Aos 54 anos, Pharoahe Monch é um dos mais antigos e emblemáticos MCs de Nova Iorque ainda em actividade. Um estatuto que, à partida, lhe deveria valer uma das plateias mais calorosas daquela noite. A verdade é que o rapper, que despontou ainda durante a década de 80 ao serviço dos Organized Konfusion, parece ter mais energia do que nós todos. Atrás de si (e também com a carga das pilhas no máximo) esteve DJ Boogie Blind, dos não menos lendários The X-Ecutioners, ele que agraciou cada faixa que surgiu com cortes precisos nas turntables que manuseava e assumiu total protagonismo a meio do set com uma breve rotina que envolveu muito scratch e beat juggling.

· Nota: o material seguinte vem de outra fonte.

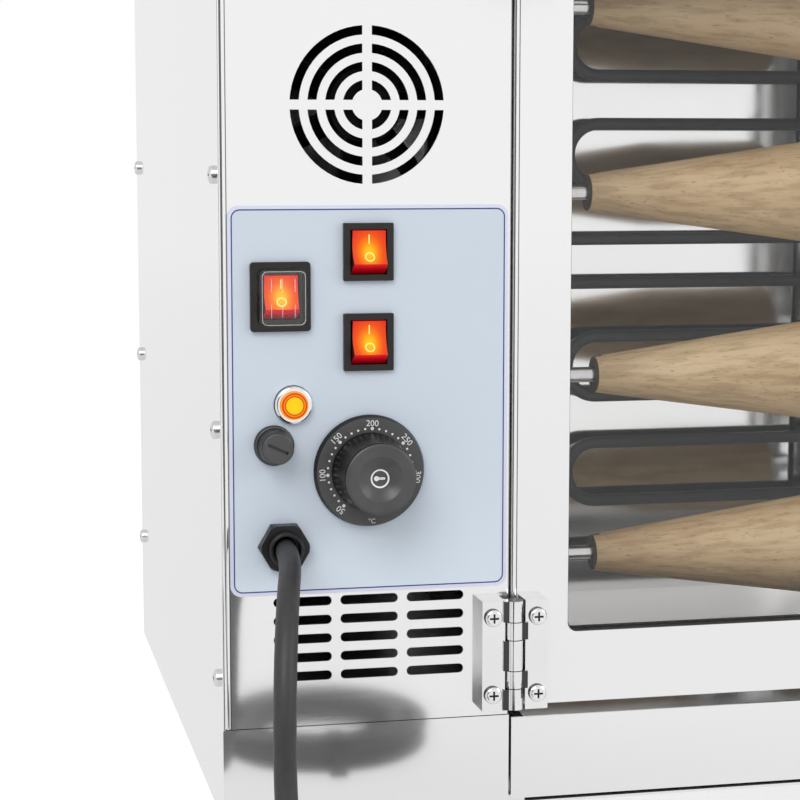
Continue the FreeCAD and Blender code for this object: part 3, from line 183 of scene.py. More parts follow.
# Cord: the same route as the part's own tube. The tail's bend is a part of the tail's length, and
# its rise a part of the plug's radius
cord_radius = 4.75
cord_route = [
    (-384.9, -170.2, 145.9), (-384.9, -197.2, 145.9), (-393.1, -236.2, 134.95),
    (-398.0, -258.2, 103.95), (-398.5, -260.2, 59.95), (-398.0, -276.0, 31.95),
    (-397.0, -300.0, 10.95), (-396.0, -330.0, 4.75), (-395.0, -362.0, 4.75),
]
coil_turns_per_layer = 2
coil_turns = 4
coil_points_per_turn = 16
coil_pitch = 10.2
coil_outer_radius = 58.4
coil_climb_turns = 0.5
coil_layer_rise = 10.0
coil_tail = 34.0
coil_tail_shift = 2.1
tail_bend = 0.6
tail_bend_rise = 0.96
cord_in_plug = 4.0
plug_radius = 18.5

# Plug: the neck's ribs, the grip's (radius, distance from the neck's start) pairs, and the pins
neck_ribs = 5
neck_rib_start = 1.6
neck_rib_pitch = 4.0
neck_rib_radius = 8.2
neck_rib_growth = 0.4
neck_rib_depth = 1.1
grip_profile = [(11.0, 22.2), (14.6, 23.4), (17.2, 26.4), (18.4, 31.0), (18.0, 36.0), (17.2, 41.0),
                (17.6, 47.0), (18.4, 52.0), (18.4, 54.4), (17.4, 55.8), (16.0, 56.0), (0, 56.0)]
pin_side = 9.5
pin_start = 55.5
pin_sleeve = [(0, 0), (2.4, 0), (2.4, 10.0)]
pin_tip = [(2.4, 10.0), (2.4, 18.4), (1.8, 19.3), (0, 19.5)]

# Coil tie: room beside and above the strands, and the side room, bottom, top room and corner
# radius of its outer and inner outlines
tie_half_width = 4.0
tie_side_room = 0.9
tie_top_room = 0.8
tie_outlines = ((0.5, 0.05, 0.9, 5.2), (0.0, 0.4, 0.4, 4.8))

# The rollers' small ends, darker inside this radius and depth
roller_end_radius = 8.4
roller_slot_depth = 12.0

# Where imported pieces get a second material, some of it painted shade or glow: slants are parts of a face's
# normal, the area is in square metres and the chute's top in metres
end_slant = 0.95
knob_side_slant = 0.6
hinge_side_slant = 0.35
cross_recess_area = 1.2e-6
recess_floor_slant = 0.9
screw_recess_depths = (0.7, 2.2)
chute_slant = 0.2
chute_top = 0.1


def mm(x, y, z):
    """A point given in millimetres."""
    return Vector((x, y, z)) * MM


def centre_of(node):
    """The middle of a node's box, in millimetres."""
    low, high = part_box(node)
    return (low + high) / 2 / MM


def low_of(node):
    """The lowest corner of a node's box, in millimetres."""
    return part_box(node)[0] / MM


def high_of(node):
    """The highest corner of a node's box, in millimetres."""
    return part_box(node)[1] / MM


# Materials
def new_material(name):
    """An empty material with its output and shader."""
    material = bpy.data.materials.new(name)
    material.use_nodes = True
    tree = material.node_tree
    return material, tree.nodes, tree.links, tree.nodes["Principled BSDF"]


def feed(node, links, values):
    """Gives a node's inputs their values, which are sockets to link or plain values."""
    for socket, value in zip(node.inputs, values):
        if isinstance(value, bpy.types.NodeSocket):
            links.new(value, socket)
        else:
            socket.default_value = value


def number(shader_nodes, links, operation, *values):
    """The result of a sum on numbers."""
    node = shader_nodes.new("ShaderNodeMath")
    node.operation = operation
    feed(node, links, values)
    return node.outputs["Value"]


def vector(shader_nodes, links, operation, *values, output="Vector"):
    """The result of a sum on vectors."""
    node = shader_nodes.new("ShaderNodeVectorMath")
    node.operation = operation
    feed(node, links, values)
    return node.outputs[output]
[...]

Por mais clássicos que Troy Jamerson tenha sob a sua alçada, as manifestações do público eram sempre contidas. E mesmo quando Monch tentava puxar pela plateia, entre os habituais jogos de interacção que os artistas da esfera hip hop costumam trazer para o palco, o efeito causado nas respostas era pouco audível. O norte-americano nunca desanimou e deu-nos a melhor versão de si mesmo, com entregas precisas, flows galopantes e um amplo leque de multies que amealhou ao longo de quase três décadas, através de quatro discos a solo e um sem-número de colaborações — no início desta semana, Sebastião Santana fez a filtragem ao seu catálogo e encontrou os seus 20 melhores versos.

Em cima do Gasómetro, Pharoahe Monch aproveitou o concerto em Lisboa para nos dar uma pequena masterclass. Lembrou J Dilla e Nate Dogg, falou um pouco sobre as suas origens, recordou episódios caricatos e ainda prestou uma homenagem a MF DOOM, ao reutilizar o instrumental de “One Beer” para recriar aquele que foi o verso que deixou registado em “Slam Dunk Contest”, de Your Old Droog e Tha God Fahim. Desde os temas primordiais que escreveu enquanto parte dos Organized Konfusion até aos pratos musicais mais recentes que tem andado a cozinhar, os momentos mais vibrantes da actuação do veterano davam-se ao som de Internal Affairs, o clássico LP que assinou em 1999 e que contém o ultra-inflamável “Simon Says”, facilmente posicionada no top 5 quando procuramos pelos mais sonantes hip hop anthems.